Dylan Thomas, 1914-1953, was a fairly brilliant drunkard, and I do not believe that those two things very often overlap. I do not know what his relationship with his father was like, although it seems that many famous men did not do well with that particular issue, so I am guessing it was, at the least, a bit fraught. Lovely word, that. So here is the poem about death that most Americans seem to think of whenever anyone mentions a formal form of poetry that is not a sonnet.
Do Not Go Gentle into That Good Night
Do not go gentle into that good night,
Old age should burn and rave at close of day;
Rage, rage against the dying of the light.

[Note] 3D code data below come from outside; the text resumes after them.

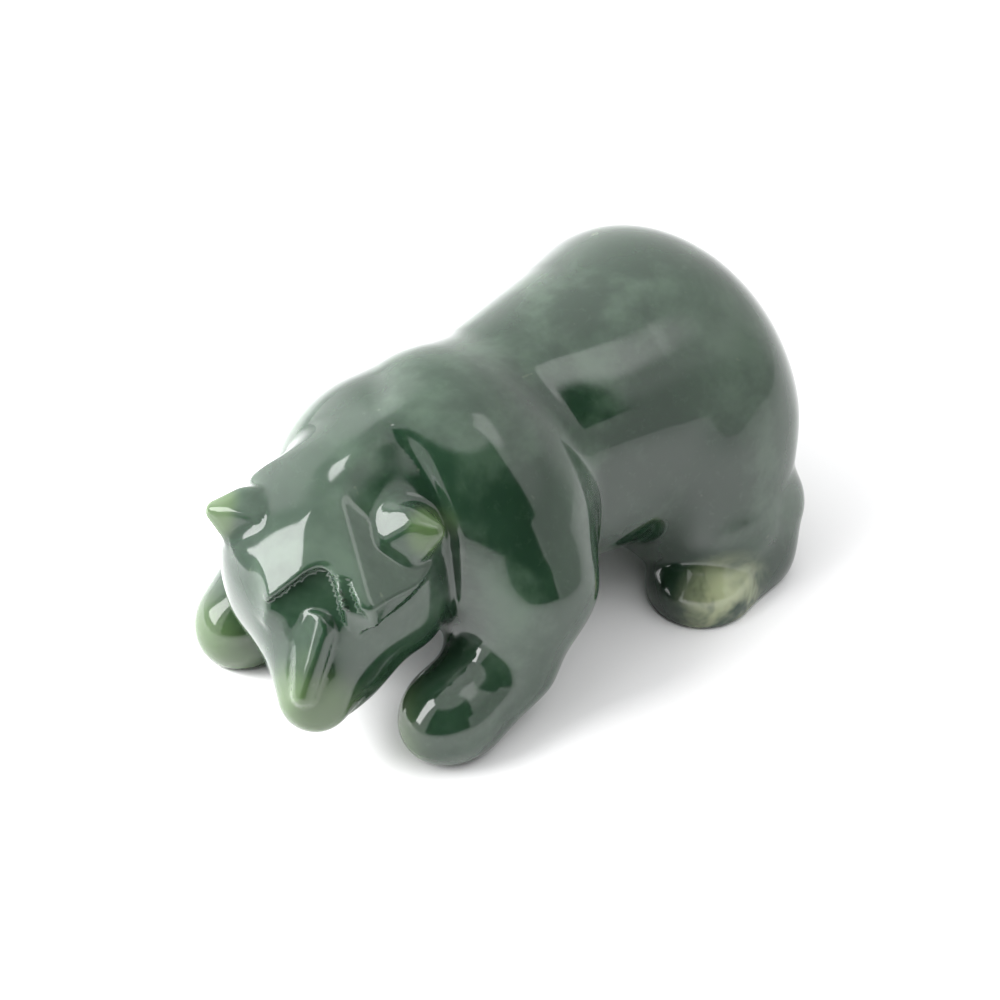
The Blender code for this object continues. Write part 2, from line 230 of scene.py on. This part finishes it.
def bear(p):
    """Distance to the whole carving's surface, less than 0 inside."""
    d = join(join(egg(p, *RUMP), rod(p, *LOIN), 4.0), egg(p, *BELLY), 4.0)
    cape = cut(egg(p, *HUMP), (np.array(COLLAR[0]) - p) @ unit(COLLAR[1]), COLLAR[2])
    cape = join(join(cape, arm(p, ARM_LEFT), 4.0), arm(p, ARM_RIGHT), 4.0)
    front = join(cape, rod(p, *NECK), 0.5)
    d = join(d, front, 1.2)
    for side in (1, -1):
        thigh, foot = hind_leg(p, side)
        d = join(join(d, thigh, 3.0), foot, 0.8)
    d = cut(d, egg(p, *UNDER), 1.5)
    away = np.linalg.norm(p - np.array(NAPE), axis=-1) / NAPE_REACH
    d = join(d, head(p), 1.0 + NAPE_SOFT * np.clip(1 - away, 0, 1))
    for relief in (WAIST, FLANK, SCRUFF):
        d = d + hollow(p, *relief)
    return -join(-d, p[..., 2], 0.6)


# ---- the finished mesh ----

def slope_of(p, reach=0.02):
    sides = [np.array(v) * reach for v in ((1, 0, 0), (0, 1, 0), (0, 0, 1))]
    return np.stack([bear(p + v) - bear(p - v) for v in sides], -1) / (2 * reach)


def points_of(mesh):
    p = np.empty(len(mesh.vertices) * 3, np.float32)
    mesh.vertices.foreach_get("co", p)
    return p.reshape(-1, 3).astype(float) / MM + np.array([0, MIDDLE_BACK, 0])


def put_points(mesh, p):
    p = (p - np.array([0, MIDDLE_BACK, 0])) * MM
    mesh.vertices.foreach_set("co", p.astype(np.float32).ravel())
    mesh.update()


def settled(mesh, steps):
    """Moves the points along the field's slope until they lie on the carving's surface."""
    p = points_of(mesh)
    for _ in range(steps):
        slope = slope_of(p)
        move = np.clip(bear(p), -STEP_MOST, STEP_MOST) / np.maximum((slope * slope).sum(1), 0.25)
        p -= slope * move[:, None]
    put_points(mesh, p)


def remeshed(obj, voxel):
    modifier = obj.modifiers.new("Remesh", "REMESH")
    modifier.mode = "VOXEL"
    modifier.voxel_size = voxel * MM
    bpy.context.view_layer.update()
    made = bpy.data.meshes.new_from_object(obj.evaluated_get(bpy.context.evaluated_depsgraph_get()))
    obj.modifiers.clear()
    old, obj.data = obj.data, made
    bpy.data.meshes.remove(old)


def painted_glow_spots():
    """Where the stone is slim and painted pale, a painted glow that stands in for lamplight shining through it:
    middle, inner and outer radius in millimetres, and how strong.
    """
    turn = turned(HEAD_TURN, HEAD_NOD, HEAD_TILT)

    def on_head(point):
        return np.array(HEAD_AT) + turn @ np.array(point)

    spots = [(on_head((side * EAR[2][0], EAR[2][1], EAR[2][2])), 1.4, 3.6, 1.0) for side in (1, -1)]
    spots += [(on_head((0.0, -12.8, -1.0)), 1.5, 7.0, 1.0), (on_head((0.2, -9.5, 2.8)), 0.5, 3.2, 0.35)]
    spots += [(np.array(ARM_RIGHT[3][0]) + (0, -4, -1), 2.0, 8.5, 0.9), (np.array(ARM_LEFT[3][0]) + (-3, -4, -1), 1.5, 7.5, 0.9)]
    return spots


def finished_piece(name, node):
    piece = bpy.data.objects.new(name, node.data.copy())
    bpy.context.scene.collection.objects.link(piece)
    remeshed(piece, ROUGH_VOXEL)
    settled(piece.data, 3)
    remeshed(piece, FINE_VOXEL)
    settled(piece.data, 3)
    mesh = piece.data
    mesh.name = name
    p = points_of(mesh)
    slope = slope_of(p)
    normals = slope / np.maximum(np.linalg.norm(slope, axis=1, keepdims=True), 1e-9)
    mesh.polygons.foreach_set("use_smooth", [True] * len(mesh.polygons))
    mesh.normals_split_custom_set_from_vertices(normals.tolist())
    # painted glow: a share from 0 to 1 near the ears, muzzle and paw tips, where lamplight shining through the slim
    # stone is painted in as paler colour
    painted_glow_share = np.zeros(len(p))
    for point, inner, outer, strength in painted_glow_spots():
        away = np.clip((outer - np.linalg.norm(p - point, axis=1)) / (outer - inner), 0, 1)
        painted_glow_share = np.maximum(painted_glow_share, strength * away * away * (3 - 2 * away))
    mesh.attributes.new("painted_glow_share", "FLOAT", "POINT").data.foreach_set("value", painted_glow_share.astype(np.float32))
    return piece


# ---- the stone ----

class Nodes:
    """Small helper that adds and links shader nodes."""

    def __init__(self, material):
        self.tree = material.node_tree

    def add(self, kind, inputs=(), **settings):
        node = self.tree.nodes.new(kind)
        for key, value in settings.items():
            setattr(node, key, value)
        for key, value in dict(inputs).items():
            if isinstance(value, bpy.types.NodeSocket):
                self.tree.links.new(value, node.inputs[key])
            else:
                node.inputs[key].default_value = value
        return node

    def noise(self, where, scale, detail=3.0, rough=0.5, distortion=0.0):
        return self.add("ShaderNodeTexNoise", {"Vector": where, "Scale": scale, "Detail": detail, "Roughness": rough, "Distortion": distortion}).outputs["Fac"]

    def between(self, value, low, high, to_low=0.0, to_high=1.0):
        node = self.add("ShaderNodeMapRange", {"Value": value, "From Min": low, "From Max": high, "To Min": to_low, "To Max": to_high}, interpolation_type="SMOOTHSTEP")
        return node.outputs["Result"]

    def math(self, what, a, b=0.0):
        return self.add("ShaderNodeMath", {0: a, 1: b}, operation=what).outputs[0]

    def mix(self, share, a, b):
        node = self.add("ShaderNodeMix", {"Factor": share}, data_type="RGBA")
        for key, value in (("A", a), ("B", b)):
            socket = next(s for s in node.inputs if s.name == key and s.type == "RGBA")
            if isinstance(value, bpy.types.NodeSocket):
                self.tree.links.new(value, socket)
            else:
                socket.default_value = (*value, 1.0)
        return next(s for s in node.outputs if s.type == "RGBA")

    def near(self, where, point, inner, outer):
        """1 within inner millimetres of a point, 0 beyond outer."""
        away = self.add("ShaderNodeVectorMath", {0: where, 1: [(v - (MIDDLE_BACK if i == 1 else 0)) * MM for i, v in enumerate(point)]}, operation="DISTANCE").outputs["Value"]
        return self.between(away, outer * MM, inner * MM)


DEEP = (0.0100, 0.0270, 0.0145)
MID = (0.0180, 0.0425, 0.0235)
CLOUD = (0.046, 0.080, 0.052)
FLECK = (0.20, 0.23, 0.16)
# painted glow: the paler yellow-green painted where lamplight shines through the slim ears, muzzle and paws
PAINTED_GLOW = (0.064, 0.105, 0.044)
PALE = (0.42, 0.46, 0.28)


def jade():
    material = bpy.data.materials.new("jade")
    material.use_nodes = True
    n = Nodes(material)
    shader = n.tree.nodes["Principled BSDF"]
    where = n.add("ShaderNodeTexCoord").outputs["Object"]
    # painted glow share, stored on the mesh: where lamplight through the slim stone is painted in
    painted_glow = n.add("ShaderNodeAttribute", attribute_name="painted_glow_share").outputs["Fac"]
    broad = n.noise(where, 55.0, 4.0, 0.55, 0.2)
    cloudy = n.noise(where, 120.0, 4.0, 0.55, 0.2)
    colour = n.mix(n.between(broad, 0.38, 0.66), DEEP, MID)
    colour = n.mix(n.math("MULTIPLY", n.between(cloudy, 0.44, 0.68), 0.75), colour, CLOUD)
    fine = n.noise(where, 900.0, 4.0, 0.7, 0.3)
    colour = n.mix(n.math("MULTIPLY", n.between(fine, 0.55, 0.75), 0.25), colour, CLOUD)
    flecks = n.noise(where, 420.0, 2.0, 0.5, 0.0)
    colour = n.mix(n.math("MULTIPLY", n.between(flecks, 0.73, 0.80), 0.30), colour, FLECK)
    # painted glow: ears, muzzle and paw tips are painted paler yellow-green, standing in for lamplight shining through
    # the stone
    colour = n.mix(n.between(painted_glow, 0.05, 1.0), colour, PAINTED_GLOW)
    foot = n.near(where, (20.2, 12.6, 2.6), 2.0, 6.5)
    patch = n.math("MULTIPLY", foot, n.between(n.noise(where, 210.0, 3.0, 0.55, 0.4), 0.34, 0.60))
    colour = n.mix(n.math("MULTIPLY", patch, 0.75), colour, PALE)
    n.tree.links.new(colour, shader.inputs["Base Color"])
    worn = n.noise(where, 700.0, 3.0, 0.6, 0.0)
    n.tree.links.new(n.between(worn, 0.3, 0.8, 0.055, 0.11), shader.inputs["Roughness"])
    shader.inputs["Metallic"].default_value = 0.0
    shader.inputs["IOR"].default_value = 1.61
    shader.inputs["Specular IOR Level"].default_value = 0.5
    shader.inputs["Subsurface Weight"].default_value = 0.35
    shader.inputs["Subsurface Radius"].default_value = (0.7, 1.0, 0.5)
    shader.inputs["Subsurface Scale"].default_value = 0.0016
    wave = n.noise(where, 160.0, 2.0, 0.4, 0.0)
    grain = n.noise(where, 1500.0, 2.0, 0.5, 0.0)
    height = n.math("ADD", n.math("MULTIPLY", wave, 1.0), n.math("MULTIPLY", grain, 0.02))
    bump = n.add("ShaderNodeBump", {"Height": height, "Strength": 0.35, "Distance": 0.00012})
    n.tree.links.new(bump.outputs["Normal"], shader.inputs["Normal"])
    return material


piece = finished_piece("carving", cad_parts["bear"])
piece.data.materials.clear()
piece.data.materials.append(jade())
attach(piece, "root")
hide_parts("bear")


# ---- floor, light and camera ----

def toward(azimuth, elevation):
    """Unit vector to a direction: azimuth 0 is in front, 90 on the animal's left."""
    a, e = math.radians(azimuth), math.radians(elevation)
    return Vector((math.sin(a) * math.cos(e), -math.cos(a) * math.cos(e), math.sin(e)))


def flat_material(name, colour, rough):
    material = bpy.data.materials.new(name)
    material.use_nodes = True
    shader = material.node_tree.nodes["Principled BSDF"]
    shader.inputs["Base Color"].default_value = (*colour, 1.0)
    shader.inputs["Roughness"].default_value = rough
    shader.inputs["Specular IOR Level"].default_value = 0.0
    return material


FLOOR_HALF = 3.0
floor_mesh = bpy.data.meshes.new("floor")
floor_mesh.from_pydata([(x * FLOOR_HALF, y * FLOOR_HALF, 0.0) for x, y in ((-1, -1), (1, -1), (1, 1), (-1, 1))], [], [(0, 1, 2, 3)])
floor_mesh.materials.append(flat_material("floor", (0.84, 0.84, 0.845), 0.8))
floor = bpy.data.objects.new("floor", floor_mesh)
bpy.context.scene.collection.objects.link(floor)

world = bpy.data.worlds.new("studio")
bpy.context.scene.world = world
world.use_nodes = True
tree = world.node_tree
background = tree.nodes["Background"]
background.inputs["Color"].default_value = (1, 1, 1, 1)


def sky(what, a, b=None, c=None):
    node = tree.nodes.new("ShaderNodeMath")
    node.operation = what
    for i, value in enumerate((a, b, c)):
        if value is None:
            continue
        if isinstance(value, bpy.types.NodeSocket):
            tree.links.new(value, node.inputs[i])
        else:
            node.inputs[i].default_value = value
    return node.outputs[0]


def soft_step(value, low, high):
    node = tree.nodes.new("ShaderNodeMapRange")
    node.interpolation_type = "SMOOTHSTEP"
    tree.links.new(value, node.inputs["Value"])
    node.inputs["From Min"].default_value = low
    node.inputs["From Max"].default_value = high
    return node.outputs["Result"]


coordinates = tree.nodes.new("ShaderNodeTexCoord").outputs["Generated"]
parts = tree.nodes.new("ShaderNodeSeparateXYZ")
tree.links.new(coordinates, parts.inputs[0])
azimuth = sky("MULTIPLY", sky("ARCTAN2", parts.outputs["X"], sky("MULTIPLY", parts.outputs["Y"], -1.0)), 180 / math.pi)
elevation = sky("MULTIPLY", sky("ARCSINE", parts.outputs["Z"]), 180 / math.pi)

def product(*values):
    result = values[0]
    for value in values[1:]:
        result = sky("MULTIPLY", result, value)
    return result


# the studio's unlit side, behind and to the right of the camera; its far edge leans back as it rises
edge = sky("ADD", 89.0, sky("ADD", sky("MULTIPLY", 10.4, soft_step(elevation, 21.2, 26.2)), sky("MULTIPLY", 0.29, sky("MAXIMUM", sky("SUBTRACT", elevation, 29.0), 0.0))))
unlit = product(soft_step(azimuth, 3.0, 9.0), soft_step(sky("SUBTRACT", azimuth, edge), 2.5, -2.5),
                soft_step(elevation, 1.0, 5.0), soft_step(elevation, 62.0, 54.0))
# a brighter card behind the carving's left, and a dimmer stretch of wall below it
card_foot = sky("ADD", 50.0, sky("MULTIPLY", 0.5, sky("MAXIMUM", sky("SUBTRACT", azimuth, 125.0), 0.0)))
card = product(soft_step(azimuth, 106.0, 116.0), soft_step(azimuth, 160.0, 152.0), soft_step(sky("SUBTRACT", elevation, card_foot), -5.0, 4.0), soft_step(elevation, 78.0, 72.0))
low = product(soft_step(azimuth, 88.0, 96.0), soft_step(azimuth, 165.0, 140.0), soft_step(elevation, 40.0, 24.0))
# the wall on the carving's right, and a broad low light in front of it
wall = product(soft_step(azimuth, -180.0, -150.0), soft_step(azimuth, -50.0, -60.0))
side_light = product(soft_step(azimuth, -118.0, -95.0), soft_step(azimuth, -62.0, -72.0), soft_step(elevation, 58.0, 40.0))
# the main softbox, in front and to the right
key = product(soft_step(azimuth, -54.0, -52.0), soft_step(azimuth, -13.0, -15.0), soft_step(elevation, 13.0, 15.0), soft_step(elevation, 62.0, 60.0))

level = sky("ADD", 1.4, sky("MULTIPLY", card, 1.6))
level = sky("MULTIPLY", level, sky("SUBTRACT", 1.0, sky("MULTIPLY", low, 0.30)))
level = sky("ADD", level, sky("ADD", sky("MULTIPLY", wall, 0.2), sky("MULTIPLY", side_light, 1.1)))
level = sky("MULTIPLY", level, sky("SUBTRACT", 1.0, unlit))
level = sky("ADD", sky("MULTIPLY", level, sky("SUBTRACT", 1.0, key)), sky("MULTIPLY", key, 9.0))
tree.links.new(level, background.inputs["Strength"])

def glow(name, at, aim, size, energy):
    """A soft lamp that lights the floor and the stone but isn't seen or reflected itself."""
    data = bpy.data.lights.new(name, "AREA")
    data.shape = "DISK"
    data.size = size
    data.energy = energy
    lamp = bpy.data.objects.new(name, data)
    bpy.context.scene.collection.objects.link(lamp)
    lamp.location = at
    lamp.rotation_euler = (Vector(at) - Vector(aim)).to_track_quat("Z", "Y").to_euler()
    lamp.visible_camera = False
    lamp.visible_glossy = False


glow("front_glow", (-0.11, -0.10, 0.10), (-0.050, -0.055, 0.0), 0.08, 0.45)
glow("left_glow", (0.14, -0.02, 0.18), (0.030, 0.0, 0.0), 0.15, 0.08)

TARGET, DISTANCE = Vector((0.0, -MIDDLE_BACK * MM, 0.012)), 0.2778
camera_data = bpy.data.cameras.new("camera")
camera_data.lens = 100.0
camera_data.sensor_width = 36.0
camera_data.clip_start, camera_data.clip_end = 0.01, 20.0
camera = bpy.data.objects.new("camera", camera_data)
bpy.context.scene.collection.objects.link(camera)
back = toward(45.0, 42.0)
camera.location = TARGET + back * DISTANCE
camera.rotation_euler = back.to_track_quat("Z", "Y").to_euler()
bpy.context.scene.camera = camera
bpy.context.scene.view_settings.view_transform = "Standard"
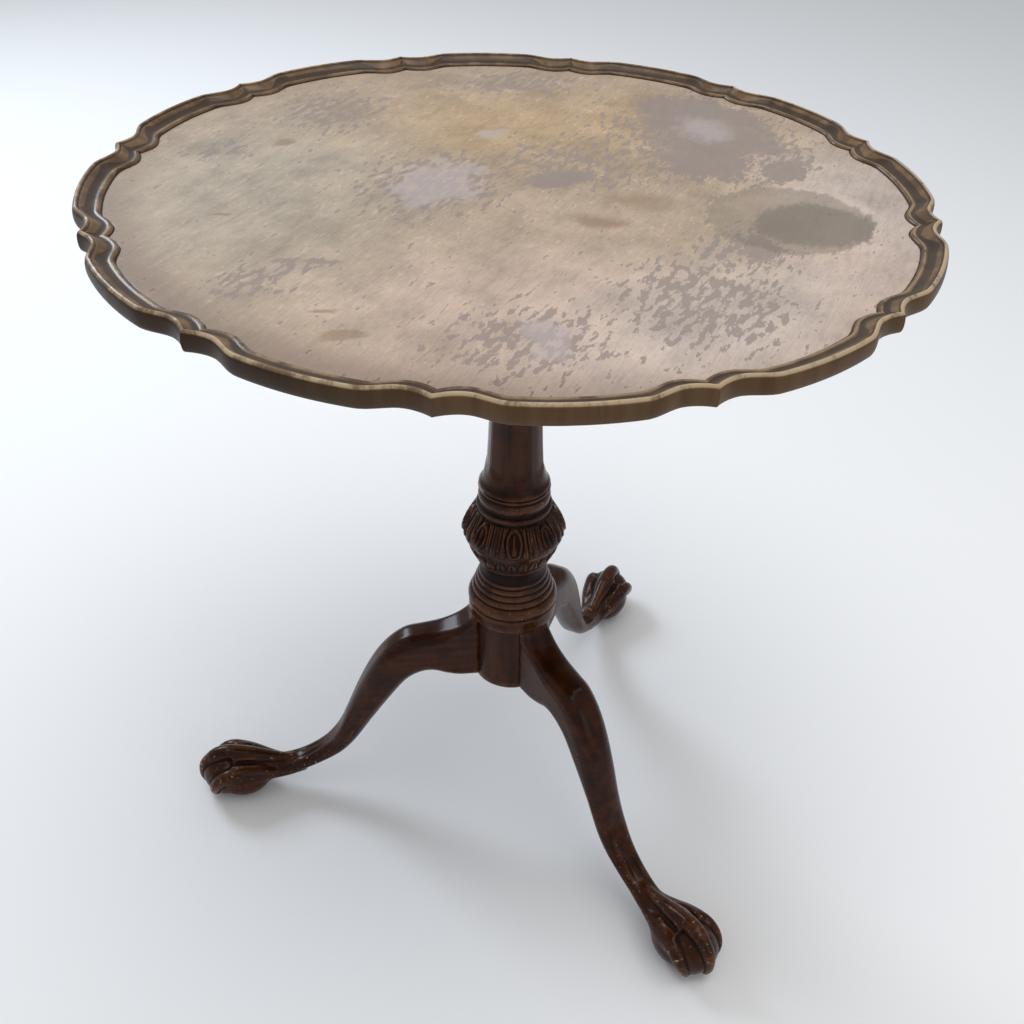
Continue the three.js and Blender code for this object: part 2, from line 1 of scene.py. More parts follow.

Though wise men at their end know dark is right,
Because their words had forked no lightning they
Do not go gentle into that good night.
Good men, the last wave by, crying how bright
Their frail deeds might have danced in a green bay,
Rage, rage against the dying of the light.
Wild men who caught and sang the sun in flight,
And learn, too late, they grieved it on its way,
Do not go gentle into that good night.
Grave men, near death, who see with blinding sight
Blind eyes could blaze like meteors and be gay,
Rage, rage against the dying of the light.
And you, my father, there on the sad height,
Curse, bless, me now with your fierce tears, I pray.
Do not go gentle into that good night.
Rage, rage against the dying of the light.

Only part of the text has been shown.